Today is sixty years since the coronation of Queen Elizabeth II. Last year we had the festivities of the Diamond Jubilee, marking sixty years since her accession, but today marks the anniversary of the great celebration in Westminster Abbey which provided such memorable images to the world. And in comparison to the rather wet day we had last year, today London is basking in sunshine.

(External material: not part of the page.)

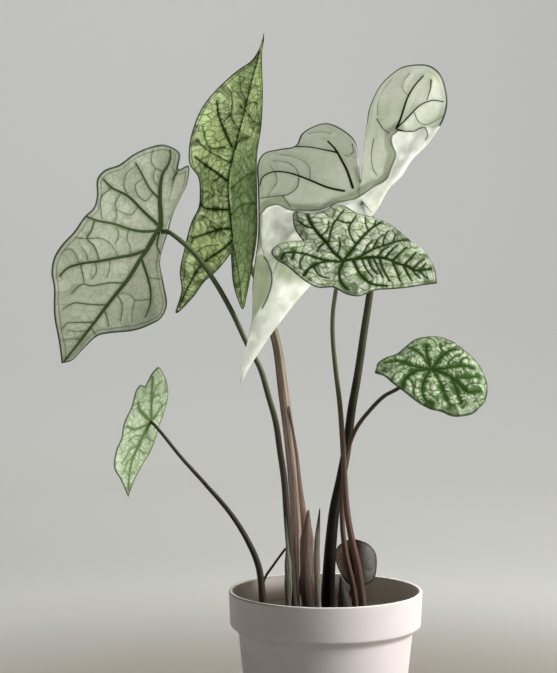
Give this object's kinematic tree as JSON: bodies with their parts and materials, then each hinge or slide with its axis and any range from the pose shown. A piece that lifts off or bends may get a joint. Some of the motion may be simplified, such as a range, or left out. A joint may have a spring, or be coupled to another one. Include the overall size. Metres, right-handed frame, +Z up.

I was looking for a recipe in honour of this day, and I was rather surprised that there were not more cakes and bakes that were associated with great event. Perhaps everything else has been overshadowed by the famous Coronation Chicken? Undeterred, I kept searching and finally came across the curiously-named Queen Elizabeth Cake. This is a tray cake made with dates and nuts, finished off with a caramel glaze and topped with coconut. So far, so good.

Queen_Elizabeth_Cake_1

This is a cake with quite an interesting story. The tale goes that Her Majesty used to enjoy dabbling in home baking from time to time, and would make this recipe herself, in the Buckingham Palace kitchens, to be sold for charitable purposes. In fact, this was the only cake she would make. With this sort of regal endorsement, I just had to try this recipe. Incidentally, I’m sure the Queen would appreciate the Great British Bake-Off – but what would she make of this cake featuring as part of the technical challenge?

The technique was new to me – the cake has a lot of dates in it, but rather than just throwing them in and hoping for the best, they are soaked briefly in hot water with bicarbonate of soda. This soda, in addition to helping the cake to rise, gives the batter greater saltiness which combines with the sweet dates to enhance their flavour. The overall result is light, airy and delicious. With the caramel glaze, it probably makes you think of sticky toffee pudding.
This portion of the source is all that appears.